* Problem to work on *
In the listing below, find the line that contains "if empty is" and the line that contains "imported = [obj". Quote both and every line between them, exactly, and nothing more.

____ Source excerpt

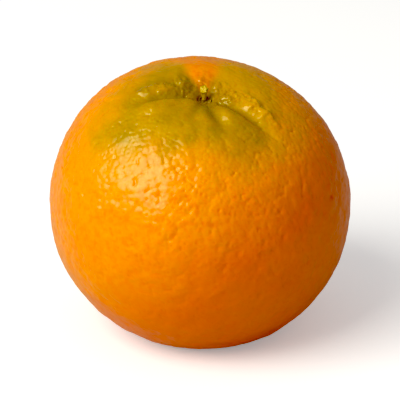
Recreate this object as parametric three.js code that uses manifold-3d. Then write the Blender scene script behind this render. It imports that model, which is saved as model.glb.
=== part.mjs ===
// A whole tangerine at rest: the grown fruit, the little dried calyx in its stem end and the stub
// of stem that the picker left. Millimetres, +Z up, origin under the middle of the fruit.
//
// The fruit is worked out in its own frame, whose +Z is the stem axis and whose azimuths run
// anticlockwise from +X seen from above the stem. It then leans as it lies: the stem end comes
// forward, towards -Y, and the underside is pressed into the small flat that it rests on.
import * as THREE from "three";
import { mergeVertices } from "three/addons/utils/BufferGeometryUtils.js";
import Module from "manifold-3d";

// The whole fruit.
const EQUATOR_RADIUS = 35;
const SHORT_RADIUS = 32.7; // from the centre to either end of the short axis
const FULLNESS = 2.09; // 2 is an ellipse, and more is squarer shoulders
const SHORT_AXIS_OFF_STEM = 9; // degrees that the short axis stands to the +X side of the stem
const LEAN_FORWARD = 17.5; // degrees
const LEAN_RIGHT = 2; // degrees

// The resting flat.
const CENTRE_TO_FLOOR = 30.2;
const PRESS_REACH = 3.5; // the skin starts to give this far above the floor
const FLAT_DEPTH = 0.2; // what the flat takes off the pressed skin

// The hollow at the stem end.
const CUP = { depth: 2.2, radius: 7.5 };
const FUNNEL = { depth: 1.5, radius: 2.8 };
const SOCKET = { floorRadius: 1.8, mouthRadius: 1.85, depth: 0.9 };

// Creases that run out from the stem. az is where one starts, turn is how far it swings on its
// way out, both in degrees, and reach is its far end's distance from the stem axis.
const CREASES = [
  { az: 187, turn: 2, reach: 19, depth: 1.3, width: 1.5 },
  { az: 283, turn: 8, reach: 15, depth: 0.95, width: 1.5 },
  { az: 257, turn: -2, reach: 13, depth: 0.5, width: 1.2 },
  { az: 328, turn: -4, reach: 22, depth: 1.15, width: 1.7 },
  { az: 14, turn: 4, reach: 10, depth: 0.35, width: 1.0 },
  { az: 66, turn: 4, reach: 11, depth: 0.2, width: 1.5 },
  { az: 121, turn: -6, reach: 12, depth: 0.4, width: 1.5 },
  { az: 158, turn: 0, reach: 12, depth: 0.45, width: 1.2 },
];
const CREASE_START = 2.6; // distance from the stem axis where the creases come up out of the cup
const CREASE_FULL = 5;

// The ridge beside a crease: its height as a share of the crease's depth, and how far aside and
// how wide it stands, in widths of the crease.
const RIDGE = { share: 0.35, aside: 2, width: 1.2 };

// The calyx and the stem stub, with the gap that parts them from their neighbours.
const GAP = 0.3;
const CALYX = { radius: 1.45, footRadius: 1.15, height: 0.95, floor: 0.4, wall: 0.28 };
const CALYX_ROUNDING = 0.08;
const SEPALS = { count: 5, rise: 0.15 };
const STUB = { baseRadius: 0.42, topRadius: 0.9, height: 2.7, slant: 0.35, lean: 8, az: 108 };
const STUB_OFF_AXIS = 0.4;

// Mesh fineness.
const AZIMUTH_STEPS = 84;
const RINGS = 46;
const RING_CROWDING = 1.4; // above 1 crowds the rings towards the stem
const SMALL_STEPS = 30; // around the socket and the calyx
const STUB_STEPS = 14; // around the stub
const STUB_RINGS = 4; // along the stub
const CUTTER_CLEARANCE = 3; // how far the socket's cutter stands out above the skin

const { degToRad, smoothstep } = THREE.MathUtils;

const wasm = await Module();
wasm.setup();

function solidOf(geometry) {
  const bare = geometry.clone();
  bare.deleteAttribute("normal");
  bare.deleteAttribute("uv");
  const merged = mergeVertices(bare, 1e-3);
  return new wasm.Manifold(
    new wasm.Mesh({
      numProp: 3,
      vertProperties: merged.attributes.position.array,
      triVerts: new Uint32Array(merged.index.array),
    }),
  );
}

function geometryOf(solid) {
  const mesh = solid.getMesh();
  return new THREE.BufferGeometry()
    .setAttribute("position", new THREE.BufferAttribute(mesh.vertProperties, 3))
    .setIndex(new THREE.BufferAttribute(mesh.triVerts, 1));
}

// Moves each vertex of a geometry to move(vertex).
function reshape(geometry, move) {
  const position = geometry.attributes.position;
  const vertex = new THREE.Vector3();
  for (let i = 0; i < position.count; i++) {
    vertex.fromBufferAttribute(position, i);
    const { x, y, z } = move(vertex);
    position.setXYZ(i, x, y, z);
  }
  geometry.computeVertexNormals();
  return geometry;
}

const lean = new THREE.Quaternion().setFromEuler(
  new THREE.Euler(degToRad(LEAN_FORWARD), degToRad(LEAN_RIGHT), 0, "XYZ"),
);
const down = new THREE.Vector3(0, 0, -1).applyQuaternion(lean.clone().invert());
const shortAxis = new THREE.Vector3(0, 0, 1).applyAxisAngle(
  new THREE.Vector3(0, 1, 0),
  degToRad(SHORT_AXIS_OFF_STEM),
);

// The plain fruit's radius in a direction: a superellipse turned about the short axis.
function bodyRadius(direction) {
  const along = Math.abs(direction.dot(shortAxis));
  const across = Math.sqrt(Math.max(0, 1 - along * along));
  const sum = (across / EQUATOR_RADIUS) ** FULLNESS + (along / SHORT_RADIUS) ** FULLNESS;
  return sum ** (-1 / FULLNESS);
}

// One crease with the low ridges beside it, at a distance from the stem axis and an azimuth.
function creaseHeight({ az, turn, reach, depth, width }, distance, azimuth) {
  const line = degToRad(az + turn * smoothstep(distance, CREASE_START, reach));
  const off = azimuth - line;
  if (Math.cos(off) <= 0) return 0;
  const aside = Math.abs(distance * Math.sin(off));
  const strength =
    smoothstep(distance, CREASE_START, CREASE_FULL) * (1 - smoothstep(distance, reach / 2, reach));
  const valley = Math.exp(-((aside / width) ** 2));
  const ridge = Math.exp(-(((aside - RIDGE.aside * width) / (RIDGE.width * width)) ** 2));
  return depth * strength * (RIDGE.share * ridge - valley);
}

// How far the stem end's hollow and creases lift or sink the skin.
function stemRelief(distance, azimuth) {
  const hollow = ({ depth, radius }) => -depth * Math.exp(-((distance / radius) ** 2));
  const creases = CREASES.map((crease) => creaseHeight(crease, distance, azimuth));
  return hollow(CUP) + hollow(FUNNEL) + creases.reduce((sum, height) => sum + height, 0);
}

// Presses the underside against the floor, and leaves it flat where it touches.
function settle(point) {
  const above = CENTRE_TO_FLOOR - point.dot(down);
  if (above >= PRESS_REACH) return point;
  const pressed = (above + PRESS_REACH) ** 2 / (4 * PRESS_REACH);
  return point.addScaledVector(down, above - Math.max(pressed, FLAT_DEPTH));
}

function fruitPoint(vertex) {
  const ring = Math.acos(THREE.MathUtils.clamp(vertex.z, -1, 1)) / Math.PI;
  const colatitude = Math.PI * ring ** RING_CROWDING;
  const azimuth = Math.atan2(vertex.y, vertex.x);
  const direction = new THREE.Vector3(
    Math.sin(colatitude) * Math.cos(azimuth),
    Math.sin(colatitude) * Math.sin(azimuth),
    Math.cos(colatitude),
  );
  const radius = bodyRadius(direction);
  const stemSide = colatitude < Math.PI / 2;
  const distance = radius * Math.sin(colatitude);
  const relief = stemSide ? stemRelief(distance, azimuth) : 0;
  return settle(direction.multiplyScalar(radius + relief));
}

// The height, on the stem axis, of the hollow's floor before the socket is cut.
const hollowFloor = bodyRadius(new THREE.Vector3(0, 0, 1)) + stemRelief(0, 0);
const socketFloor = hollowFloor - SOCKET.depth;

// The tapered pit that the calyx sits in.
function socketCutter() {
  const { floorRadius, mouthRadius, depth } = SOCKET;
  const height = depth + CUTTER_CLEARANCE;
  const topRadius = floorRadius + ((mouthRadius - floorRadius) * height) / depth;
  const cutter = new THREE.CylinderGeometry(topRadius, floorRadius, height, SMALL_STEPS);
  return cutter.rotateX(Math.PI / 2).translate(0, 0, socketFloor + height / 2);
}

function fruitGeometry() {
  const ball = new THREE.SphereGeometry(1, AZIMUTH_STEPS, RINGS).rotateX(Math.PI / 2);
  return geometryOf(solidOf(reshape(ball, fruitPoint)).subtract(solidOf(socketCutter())));
}

// The calyx: a shallow dried cup whose rim rises a little at each sepal.
function calyxGeometry() {
  const { floor, wall, height, radius, footRadius } = CALYX;
  const profile = [
    [0, 0],
    [footRadius, 0],
    [radius - CALYX_ROUNDING, floor],
    [radius, height - 2 * CALYX_ROUNDING],
    [radius - CALYX_ROUNDING, height],
    [radius - wall, height - 2 * CALYX_ROUNDING],
    [radius - wall - CALYX_ROUNDING, floor + CALYX_ROUNDING],
    [0, floor],
  ].map(([x, y]) => new THREE.Vector2(x, y));
  const cup = new THREE.LatheGeometry(profile, SMALL_STEPS).rotateX(Math.PI / 2);
  return reshape(cup, (vertex) => {
    const rim = smoothstep(vertex.z, floor + CALYX_ROUNDING, height);
    vertex.z += rim * SEPALS.rise * Math.cos(SEPALS.count * Math.atan2(vertex.y, vertex.x));
    return vertex;
  });
}

// The stem stub: a short peg that flares to the slanting break at its top.
function stubGeometry() {
  const { baseRadius, topRadius, height, slant } = STUB;
  const peg = new THREE.CylinderGeometry(topRadius, baseRadius, height, STUB_STEPS, STUB_RINGS);
  return reshape(peg.rotateX(Math.PI / 2).translate(0, 0, height / 2), (vertex) => {
    vertex.z += (vertex.z / height) ** 2 * slant * vertex.y;
    return vertex;
  });
}

function piece(name, geometry, color, roughness) {
  const mesh = new THREE.Mesh(
    geometry,
    new THREE.MeshStandardMaterial({ color, roughness, metalness: 0 }),
  );
  mesh.name = name;
  return mesh;
}

const fruit = piece("fruit", fruitGeometry(), "#f0860a", 0.4);

const calyx = piece("calyx", calyxGeometry(), "#7a6a1e", 0.8);
calyx.position.z = socketFloor + GAP;

const stemStub = piece("stem_stub", stubGeometry(), "#b9b02c", 0.6);
const stubAzimuth = degToRad(STUB.az);
stemStub.position.set(
  STUB_OFF_AXIS * Math.cos(stubAzimuth),
  STUB_OFF_AXIS * Math.sin(stubAzimuth),
  calyx.position.z + CALYX.floor + GAP,
);
stemStub.quaternion.setFromAxisAngle(
  new THREE.Vector3(-Math.sin(stubAzimuth), Math.cos(stubAzimuth), 0),
  degToRad(STUB.lean),
);

const leaning = new THREE.Group();
leaning.quaternion.copy(lean);
leaning.add(fruit, calyx, stemStub);

// Stand it on the floor, with the origin under the middle of its box.
const box = new THREE.Box3().setFromObject(leaning, true);
const middle = box.getCenter(new THREE.Vector3());
leaning.position.set(-middle.x, -middle.y, -box.min.z);

const tangerine = new THREE.Group();
tangerine.add(leaning);

export default tangerine;
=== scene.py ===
"""The looks of the tangerine: a pitted, glossy peel with a green, creased stem end, the dried calyx
in its hollow and the stub of stem, on a pale studio floor.

The fruit is worked out in millimetres in its own frame, whose +Z is the stem axis and whose
azimuths run anticlockwise from +X seen from above the stem. place() then leans it as it lies and
turns it into the frame's metres.
"""
import math

import bmesh
import bpy
import numpy as np
from mathutils import Matrix, Vector, noise
from mathutils.kdtree import KDTree


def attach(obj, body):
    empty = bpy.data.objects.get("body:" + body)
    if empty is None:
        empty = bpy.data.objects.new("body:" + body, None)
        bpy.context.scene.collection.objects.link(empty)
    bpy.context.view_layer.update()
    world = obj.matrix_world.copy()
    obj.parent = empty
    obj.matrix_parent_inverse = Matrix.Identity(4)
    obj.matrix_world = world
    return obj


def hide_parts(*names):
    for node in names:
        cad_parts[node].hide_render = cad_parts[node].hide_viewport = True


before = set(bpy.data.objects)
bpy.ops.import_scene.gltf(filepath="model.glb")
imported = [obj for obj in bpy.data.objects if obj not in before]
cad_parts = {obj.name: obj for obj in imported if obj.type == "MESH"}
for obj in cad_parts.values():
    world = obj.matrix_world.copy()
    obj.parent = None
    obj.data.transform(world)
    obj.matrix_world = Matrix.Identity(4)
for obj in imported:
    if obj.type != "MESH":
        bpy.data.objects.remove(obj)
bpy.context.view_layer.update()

# The whole fruit, in millimetres and degrees.
EQUATOR_RADIUS = 35
SHORT_RADIUS = 32.7
FULLNESS = 2.09
SHORT_AXIS_OFF_STEM = 9
LEAN_FORWARD = 17.5
LEAN_RIGHT = 2

# The resting flat.
CENTRE_TO_FLOOR = 30.2
PRESS_REACH = 3.5
FLAT_DEPTH = 0.2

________

* Exercise result *
    if empty is None:
        empty = bpy.data.objects.new("body:" + body, None)
        bpy.context.scene.collection.objects.link(empty)
    bpy.context.view_layer.update()
    world = obj.matrix_world.copy()
    obj.parent = empty
    obj.matrix_parent_inverse = Matrix.Identity(4)
    obj.matrix_world = world
    return obj


def hide_parts(*names):
    for node in names:
        cad_parts[node].hide_render = cad_parts[node].hide_viewport = True


before = set(bpy.data.objects)
bpy.ops.import_scene.gltf(filepath="model.glb")
imported = [obj for obj in bpy.data.objects if obj not in before]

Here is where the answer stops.